Return only the lines running from the line that holds "Write part 2" to the line that holds "SLOT_NOSE_POINTS = 7", including both.

-- Begin Exercise data --

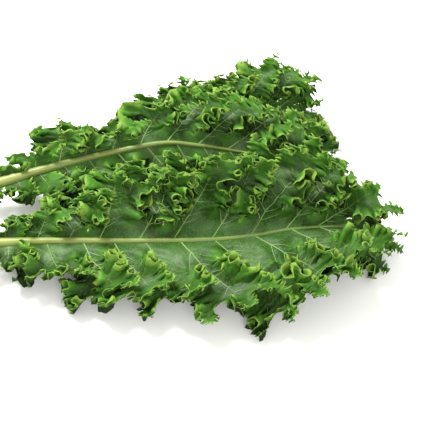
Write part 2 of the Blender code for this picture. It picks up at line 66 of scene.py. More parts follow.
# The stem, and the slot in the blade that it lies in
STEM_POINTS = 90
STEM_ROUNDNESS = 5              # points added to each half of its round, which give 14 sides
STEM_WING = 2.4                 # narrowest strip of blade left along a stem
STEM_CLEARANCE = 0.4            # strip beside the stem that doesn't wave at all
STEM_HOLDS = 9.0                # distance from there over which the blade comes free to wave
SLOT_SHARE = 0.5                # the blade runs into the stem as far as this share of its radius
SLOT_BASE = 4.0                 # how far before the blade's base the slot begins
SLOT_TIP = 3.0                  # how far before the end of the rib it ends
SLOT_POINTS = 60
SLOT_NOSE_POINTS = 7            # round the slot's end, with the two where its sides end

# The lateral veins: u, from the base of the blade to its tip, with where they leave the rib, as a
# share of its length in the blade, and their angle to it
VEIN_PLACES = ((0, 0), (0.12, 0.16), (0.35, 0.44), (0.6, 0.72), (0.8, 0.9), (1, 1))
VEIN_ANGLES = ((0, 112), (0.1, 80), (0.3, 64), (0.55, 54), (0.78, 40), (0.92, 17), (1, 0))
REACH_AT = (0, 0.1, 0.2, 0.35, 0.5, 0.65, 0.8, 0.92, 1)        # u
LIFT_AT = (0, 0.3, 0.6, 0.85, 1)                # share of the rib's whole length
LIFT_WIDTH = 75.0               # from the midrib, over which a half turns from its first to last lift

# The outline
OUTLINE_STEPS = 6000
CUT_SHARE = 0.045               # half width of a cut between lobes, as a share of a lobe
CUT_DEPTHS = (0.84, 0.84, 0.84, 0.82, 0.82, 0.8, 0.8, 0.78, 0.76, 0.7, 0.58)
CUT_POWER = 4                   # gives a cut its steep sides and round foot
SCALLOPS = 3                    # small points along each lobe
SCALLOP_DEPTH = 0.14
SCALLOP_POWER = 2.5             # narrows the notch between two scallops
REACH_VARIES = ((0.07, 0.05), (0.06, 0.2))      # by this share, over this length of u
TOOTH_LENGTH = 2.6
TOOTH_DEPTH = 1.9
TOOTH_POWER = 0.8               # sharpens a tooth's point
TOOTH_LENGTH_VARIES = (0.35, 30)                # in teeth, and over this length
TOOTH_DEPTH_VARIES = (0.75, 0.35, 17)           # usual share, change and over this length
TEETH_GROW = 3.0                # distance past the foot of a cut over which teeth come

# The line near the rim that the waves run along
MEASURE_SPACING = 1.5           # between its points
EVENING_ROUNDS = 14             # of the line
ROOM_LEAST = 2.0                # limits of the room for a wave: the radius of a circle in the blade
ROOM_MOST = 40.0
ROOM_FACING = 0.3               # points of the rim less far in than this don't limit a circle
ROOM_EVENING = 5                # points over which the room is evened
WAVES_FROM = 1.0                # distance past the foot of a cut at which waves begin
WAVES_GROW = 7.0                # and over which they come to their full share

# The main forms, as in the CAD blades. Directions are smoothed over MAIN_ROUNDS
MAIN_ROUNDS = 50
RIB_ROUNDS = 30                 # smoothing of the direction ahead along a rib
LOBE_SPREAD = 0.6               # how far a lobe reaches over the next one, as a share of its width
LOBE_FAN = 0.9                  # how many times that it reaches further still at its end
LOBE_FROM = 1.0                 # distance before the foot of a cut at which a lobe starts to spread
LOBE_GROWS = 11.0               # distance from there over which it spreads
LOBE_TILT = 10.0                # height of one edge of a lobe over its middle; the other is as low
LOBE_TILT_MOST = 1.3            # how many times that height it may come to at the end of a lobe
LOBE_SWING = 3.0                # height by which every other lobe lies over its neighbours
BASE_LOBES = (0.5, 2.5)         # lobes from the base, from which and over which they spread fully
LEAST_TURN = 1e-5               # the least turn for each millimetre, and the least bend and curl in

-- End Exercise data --
-- Begin Exercise data --

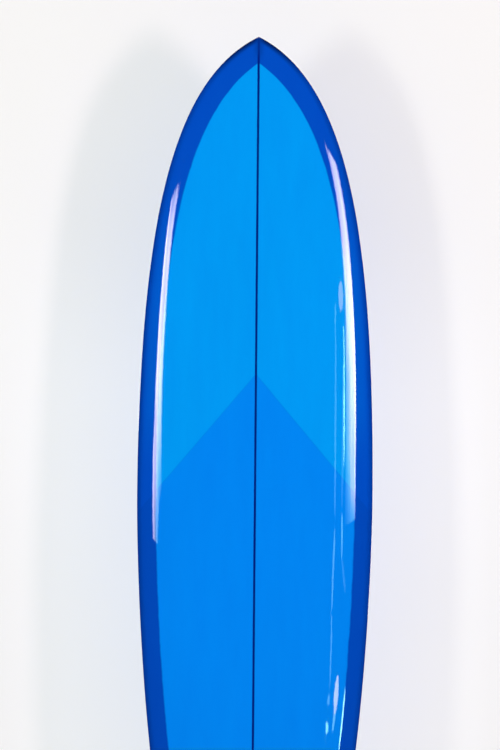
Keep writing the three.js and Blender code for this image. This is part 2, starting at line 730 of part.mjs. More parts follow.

-- End Exercise data --

▸ **Written answer**
Write part 2 of the Blender code for this picture. It picks up at line 66 of scene.py. More parts follow.
# The stem, and the slot in the blade that it lies in
STEM_POINTS = 90
STEM_ROUNDNESS = 5              # points added to each half of its round, which give 14 sides
STEM_WING = 2.4                 # narrowest strip of blade left along a stem
STEM_CLEARANCE = 0.4            # strip beside the stem that doesn't wave at all
STEM_HOLDS = 9.0                # distance from there over which the blade comes free to wave
SLOT_SHARE = 0.5                # the blade runs into the stem as far as this share of its radius
SLOT_BASE = 4.0                 # how far before the blade's base the slot begins
SLOT_TIP = 3.0                  # how far before the end of the rib it ends
SLOT_POINTS = 60
SLOT_NOSE_POINTS = 7            # round the slot's end, with the two where its sides end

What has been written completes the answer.